» Set problem: Without altering anything, output the material below.

» Dataset content:
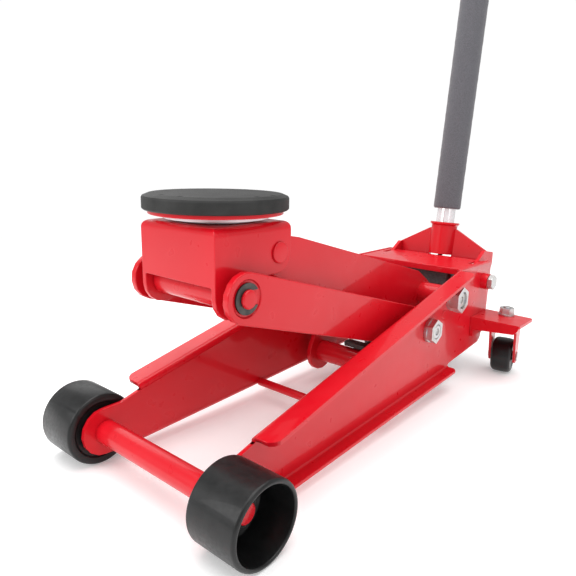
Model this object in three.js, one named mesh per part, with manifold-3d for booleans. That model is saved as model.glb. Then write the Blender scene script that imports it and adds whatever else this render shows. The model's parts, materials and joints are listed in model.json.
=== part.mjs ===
// Low-profile hydraulic trolley jack, millimetres, +Z up.
// +X points to the lifting end, +Y to the jack's left side, and the mid-plane is Y = 0.
// While it is built, the front axle stands over X = 0 and the ground is Z = 0.
import * as THREE from "three";
import { mergeVertices } from "three/addons/utils/BufferGeometryUtils.js";
import Module from "manifold-3d";

const wasm = await Module();
wasm.setup();

// ---------------------------------------------------------------- driving dimensions
const TRACK_WIDTH = 330;            // over the outer faces of the front wheels
const WHEEL_RADIUS = 43.5;
const WHEEL_WIDTH = 63;
const WHEEL_SIDE_GAP = 2.5;         // front wheel to side plate
const PLATE_THICKNESS = 5;
const AXLE_RADIUS = 14;
const AXLE_JOURNAL_RADIUS = 11;
const AXLE_OVERHANG = 40;           // journal end beyond the side plate

const ARM_REAR_PIVOT = { x: -421, z: 115 };
const ARM_FRONT_PIVOT = { x: -60, z: 225 };
const LINK_SHIFT = { x: -69, z: 36 };   // link pivots, seen from the arm pivots
const ARM_LOBE_OFFSET = { x: 33, z: -65 };   // ram tube, seen from the arm's rear pivot
const ARM_THICKNESS = 8;
const ARM_HALF_DEPTH = 26;

const HEAD_FRONT_REACH = 25;        // front edge ahead of the arm's front pivot
const HEAD_REAR_REACH = 88;         // rear edge behind that pivot
const HEAD_RISE = 69;               // top face above that pivot
const HEAD_THICKNESS = 6;

const SADDLE_RADIUS = 79;
const PAD_THICKNESS = 17;

const LINK_THICKNESS = 5;

const YOKE_PIVOT = { x: -610, z: 160 };
const HANDLE_LEAN = THREE.MathUtils.degToRad(6.5);
const HANDLE_FOOT = { x: -650, z: 190 };   // lower end of the socket, on its axis
const HANDLE_TUBE_RADIUS = 16;
const SLEEVE_LENGTH = 430;
const UPPER_TUBE_LENGTH = 420;
const GRIP_LENGTH = 135;

const CASTER_PLATE_Z = 104;         // upper face of the caster bracket
const CASTER_RADIUS = 30;
const CASTER_WIDTH = 32;
const CASTER_TRAIL = 11;
const CASTER_YAW = THREE.MathUtils.degToRad(10);
const CASTER_OFFSET = 40.5;         // caster pivot to the side plate's outer face
const BRACKET_REACH = 81.5;         // caster bracket beyond the side plate's outer face

// ---------------------------------------------------------------- clearances
const FIT = 0.3;                    // between two touching parts
const RUNNING = 0.6;                // between two parts that turn on each other
const RAM_HOOK_CLEARANCE = 3.6;     // the open pivot of the ram linkage
const ARM_SIDE_GAP = 15.2;          // side plate to arm plate
const HEAD_SIDE_GAP = 11.8;         // arm plate to saddle bracket
const LINK_SIDE_GAP = 4.5;          // saddle bracket to link
const YOKE_SIDE_GAP = 8.5;          // side plate to the yoke's ear
const UNIT_SIDE_GAP = 36.5;         // side plate to pump block
const FLANGE_WHEEL_GAP = 5.5;       // front wheel to the end of an upper flange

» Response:
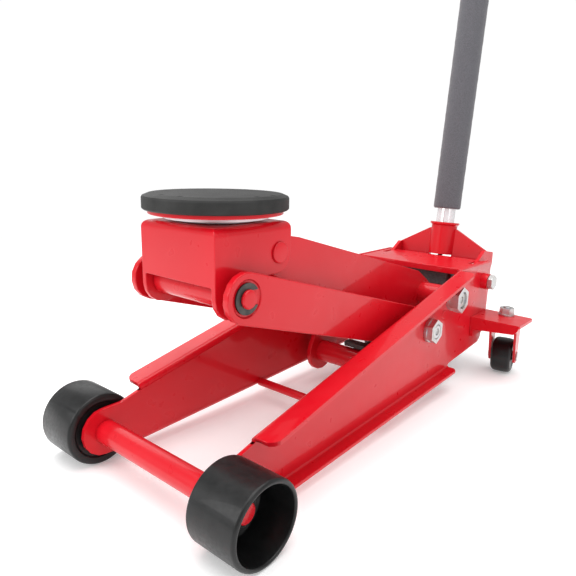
Model this object in three.js, one named mesh per part, with manifold-3d for booleans. That model is saved as model.glb. Then write the Blender scene script that imports it and adds whatever else this render shows. The model's parts, materials and joints are listed in model.json.
=== part.mjs ===
// Low-profile hydraulic trolley jack, millimetres, +Z up.
// +X points to the lifting end, +Y to the jack's left side, and the mid-plane is Y = 0.
// While it is built, the front axle stands over X = 0 and the ground is Z = 0.
import * as THREE from "three";
import { mergeVertices } from "three/addons/utils/BufferGeometryUtils.js";
import Module from "manifold-3d";

const wasm = await Module();
wasm.setup();

// ---------------------------------------------------------------- driving dimensions
const TRACK_WIDTH = 330;            // over the outer faces of the front wheels
const WHEEL_RADIUS = 43.5;
const WHEEL_WIDTH = 63;
const WHEEL_SIDE_GAP = 2.5;         // front wheel to side plate
const PLATE_THICKNESS = 5;
const AXLE_RADIUS = 14;
const AXLE_JOURNAL_RADIUS = 11;
const AXLE_OVERHANG = 40;           // journal end beyond the side plate

const ARM_REAR_PIVOT = { x: -421, z: 115 };
const ARM_FRONT_PIVOT = { x: -60, z: 225 };
const LINK_SHIFT = { x: -69, z: 36 };   // link pivots, seen from the arm pivots
const ARM_LOBE_OFFSET = { x: 33, z: -65 };   // ram tube, seen from the arm's rear pivot
const ARM_THICKNESS = 8;
const ARM_HALF_DEPTH = 26;

const HEAD_FRONT_REACH = 25;        // front edge ahead of the arm's front pivot
const HEAD_REAR_REACH = 88;         // rear edge behind that pivot
const HEAD_RISE = 69;               // top face above that pivot
const HEAD_THICKNESS = 6;

const SADDLE_RADIUS = 79;
const PAD_THICKNESS = 17;

const LINK_THICKNESS = 5;

const YOKE_PIVOT = { x: -610, z: 160 };
const HANDLE_LEAN = THREE.MathUtils.degToRad(6.5);
const HANDLE_FOOT = { x: -650, z: 190 };   // lower end of the socket, on its axis
const HANDLE_TUBE_RADIUS = 16;
const SLEEVE_LENGTH = 430;
const UPPER_TUBE_LENGTH = 420;
const GRIP_LENGTH = 135;

const CASTER_PLATE_Z = 104;         // upper face of the caster bracket
const CASTER_RADIUS = 30;
const CASTER_WIDTH = 32;
const CASTER_TRAIL = 11;
const CASTER_YAW = THREE.MathUtils.degToRad(10);
const CASTER_OFFSET = 40.5;         // caster pivot to the side plate's outer face
const BRACKET_REACH = 81.5;         // caster bracket beyond the side plate's outer face

// ---------------------------------------------------------------- clearances
const FIT = 0.3;                    // between two touching parts
const RUNNING = 0.6;                // between two parts that turn on each other
const RAM_HOOK_CLEARANCE = 3.6;     // the open pivot of the ram linkage
const ARM_SIDE_GAP = 15.2;          // side plate to arm plate
const HEAD_SIDE_GAP = 11.8;         // arm plate to saddle bracket
const LINK_SIDE_GAP = 4.5;          // saddle bracket to link
const YOKE_SIDE_GAP = 8.5;          // side plate to the yoke's ear
const UNIT_SIDE_GAP = 36.5;         // side plate to pump block
const FLANGE_WHEEL_GAP = 5.5;       // front wheel to the end of an upper flange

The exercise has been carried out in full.